I agree - all evidence support that observation.

As a newbie, I don't understand by it's called a brushless DC motor. The "brushless" part is obvious. But the "DC" designation seems wrong. It clearly needs an AC drive applied with just the right timing to work properly.

According to Wikipedia, a BLDC motor is the broad class of motors that includes VRMs and stepper motors. In conclusion, I believe my motor can also be called a three phase Y bipolar drive stepper motor which is in the BLDC class.

Thanks for the help,

JJS

the

It's DC because the current is only traveling in one direction. That is from the driver through the coils and to the return. In AC it would be traveling in both directions, first one then in the opposite, making it alternating.

The current travels in both directions as the phase rotates (remember each phase on the Y is driven at different points as +, - and floating). Each phase sinks or sources current depending on what portion of the drive cycle it is in. The only difference between a BLDC and a PM AC motor is the name. Some make a distinction on the drive waveform but then those who drive BLDC with sine waves couls claim that they were converting them into PM AC motors.

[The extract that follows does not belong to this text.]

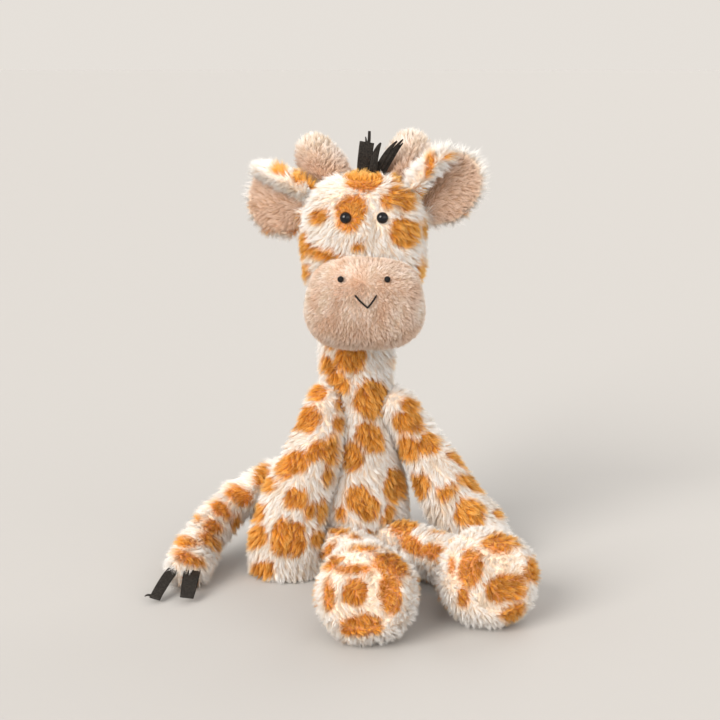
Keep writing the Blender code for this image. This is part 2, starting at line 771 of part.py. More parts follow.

BLDC came to be called DC mainly as a result of them being considered DC motors turned inside out and having the commutation done electronically* rather than via brushes as near as I can tell. Also they conventionally are fed from a DC bus where AC motors are conventionally fed from the AC line. Of course with modern drives that has changed but we haven't started calling AC motors DC simply because we feed them from an invertor.

Switched reluctance motors are a different beast. They are generally driven in a single direction through the coil (which direction doesn't matter). I still don't really consider them a DC motor myself but they really don't fit the term AC either.

Robert

• and thus sometimes they are refered to as ECM (electronically/externally commutated motors).